Ted Kluck has written and collaborated on a number of books, but his name isn’t on the book I heard him recommend last month and consequently purchased. That book comes from Ted’s media empire, Gut Check Press. It’s re:raptured by Committee (link updated with new edition). Exactly who wrote it is being withheld, no doubt pending Congressional subpoena, but I think Ted had a hand in it. Maybe even a foot.
The story begins with a young Episcopal priest getting his lights dashed by Tim Van Shrimpy, “Bible Scholar.” The reason Van Shrimpy is rampaging around beating up people is still unclear to me, but realism was sold out when this tale was typed up. Ted Strongbow is a football superstar with few real skills (wait, is this part straight-up parody of actual people?). Rev. Lewis Ironsides has written the book Exactly How to Look and Exactly What to Say If You Want to Marry My Daughter Carol-Anne, which, he says, isn’t exactly arranging her marriage, but it’s a hot item among controlling homeschool moms with eligible sons.

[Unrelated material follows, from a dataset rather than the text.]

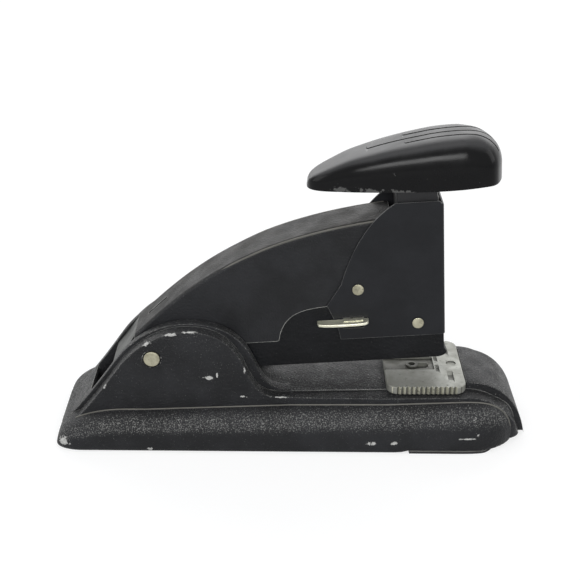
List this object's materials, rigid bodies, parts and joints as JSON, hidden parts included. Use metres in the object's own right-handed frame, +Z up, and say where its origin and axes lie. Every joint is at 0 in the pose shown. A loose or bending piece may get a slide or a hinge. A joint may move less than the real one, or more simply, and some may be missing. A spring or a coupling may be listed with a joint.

It takes place in a world that has The Honorable Philip Yancey Hospital housed within the Dynex/Lifeway/Excellence in Christian Publishing Kilometer High Stadium, home to the Denver Values football team (Strongbow’s team). The story takes up a whole handful of characters in short, often choppy, scenes that flow together just like the end-times thrillers it intends to skewer. What is bringing all these people together? Their loyalty of dispensational end-times teaching and the belief that they need to be in place before the rapture occurs. But are they mobilizing to be in place to usher in or ward off the rapture?

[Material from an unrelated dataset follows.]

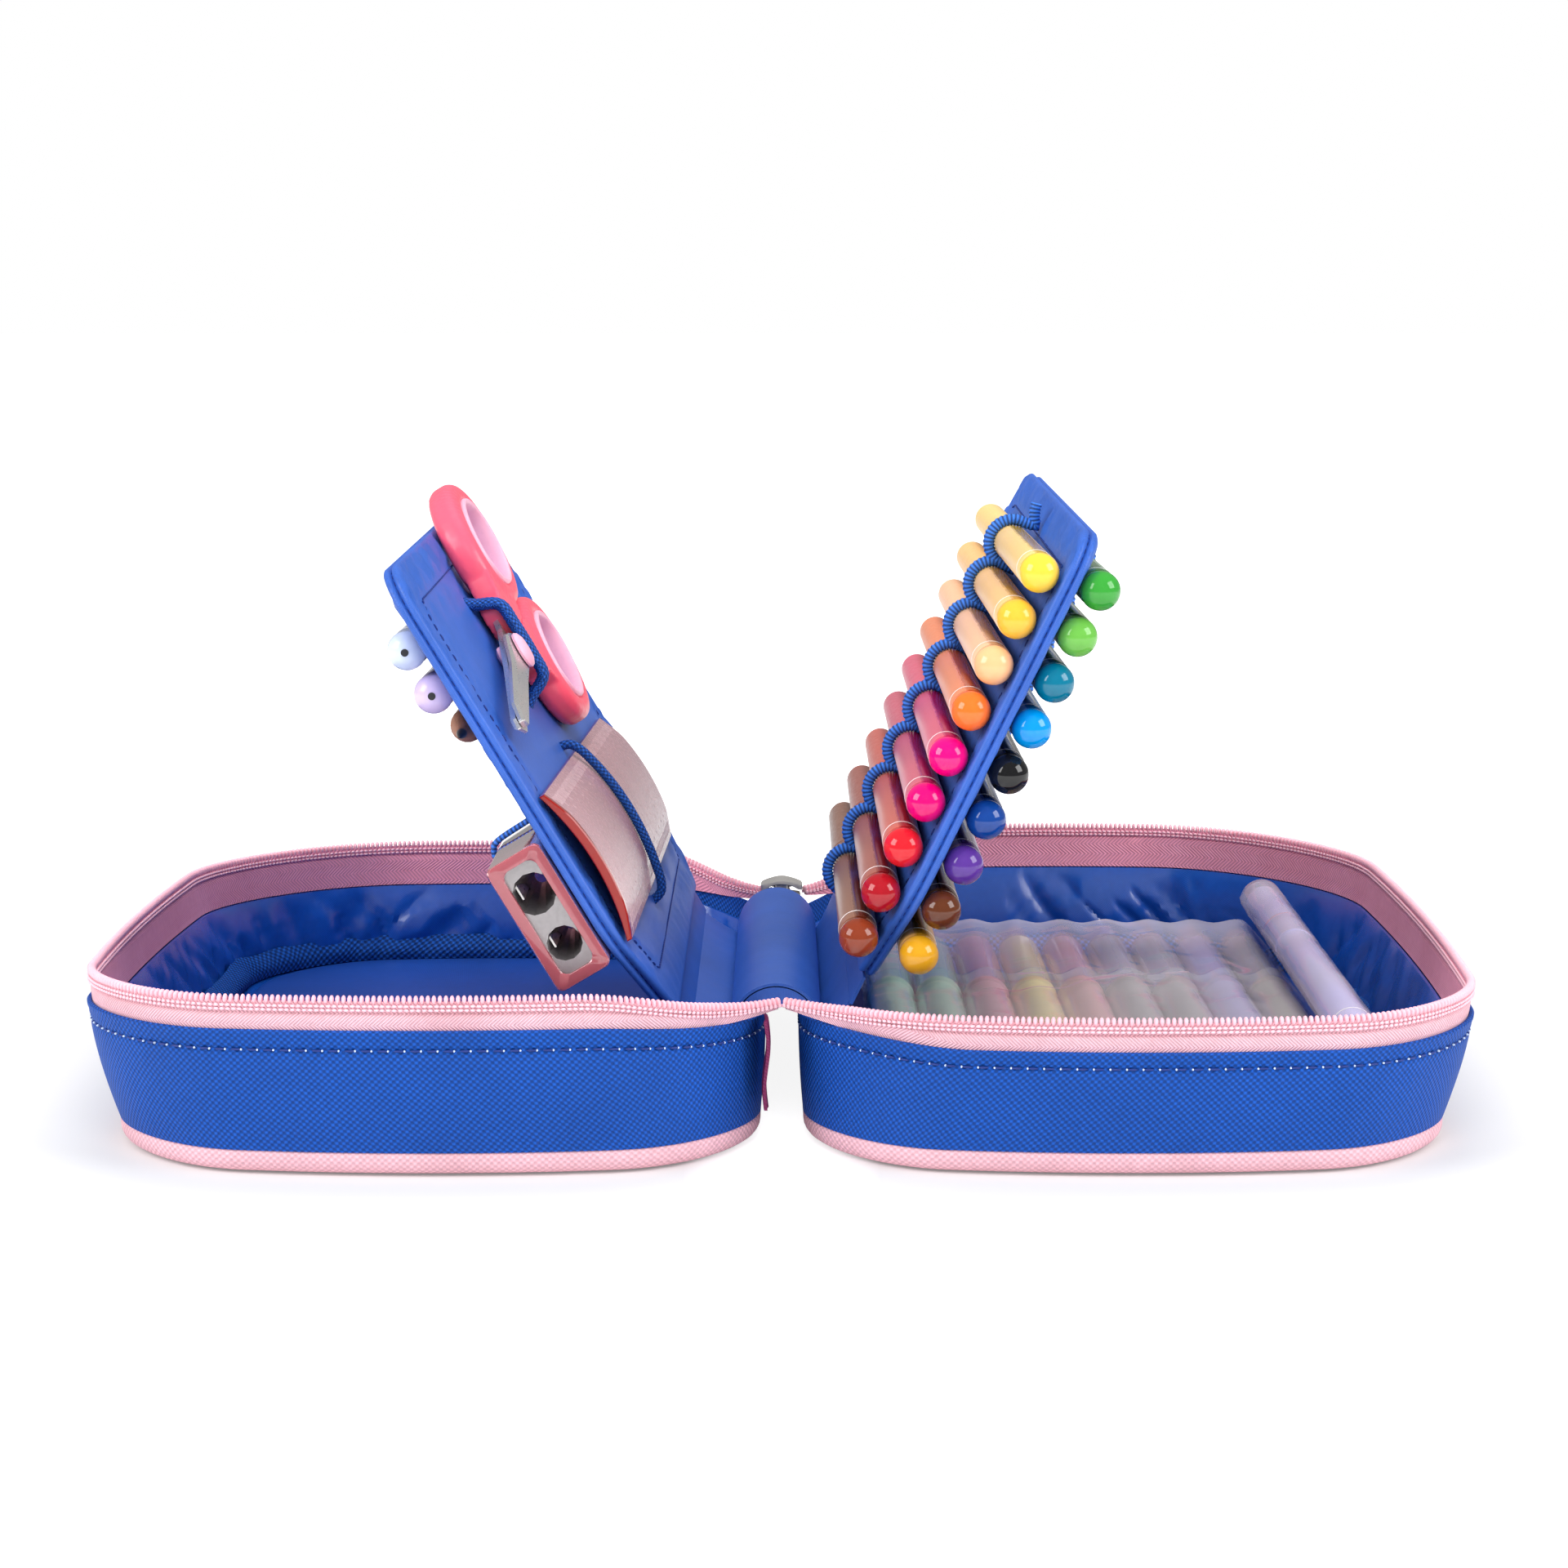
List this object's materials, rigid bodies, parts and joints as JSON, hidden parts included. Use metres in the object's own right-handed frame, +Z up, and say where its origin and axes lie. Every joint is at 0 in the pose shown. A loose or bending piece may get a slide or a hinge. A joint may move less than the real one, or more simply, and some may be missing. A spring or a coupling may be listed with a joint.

Speaking of blowing things out of proportion. If it were a movie there would be a rotating camera shot above the gnarled oak room table in the compound of one Jim Townsend at which (table) two men — Townsend and Ironsides — appear to be deadlocked in a game of “Settlers of Catan” which is a popular board game in Evangelical circles but is also the way that Townsend and Ironsides are planning for the future of the state of Nebraska. By basing the future of the state on the board game, Townsend and Ironsides figure (somewhat logically, if you can believe it) that life will be like the game meaning that life will be “hours of fun for the whole family” meaning that building fires and threshing wheat and trying to raise livestock will be an “enjoyable game of strategy and chance” rather than the drudgery that it actually is.
All of this may lead you to think this is a humorous, perhaps harsh, criticism of dispensationalism, but I assure you it’s only a light poke in the ribs. Look at me. I have my serious face on when I say this is a very silly book. The closest line you get to deep theology is this internal question from one character: “If you’ve already missed the dead being raptured and then you die during the main rapture, is it possible to fall through the cracks?” This book can’t even take itself seriously much less present a serious theological thought, so don’t worry about coming across any real jabs at pretribulationism and related theology.
Re:raptured is pretty funny, but it’s unpolished enough to make me wonder if certain quirks are subtle jokes or actual mistakes. And there appear to be large mound of inside jokes, some of which I assume would be understood by readers with theology education or readers of end-times thrillers. All of the jokes are constant and irreverent but clean. The only ones that got old for me were about the dwarf. (Note to Committee: the dwarf/short/midget jokes were lame by the second page.)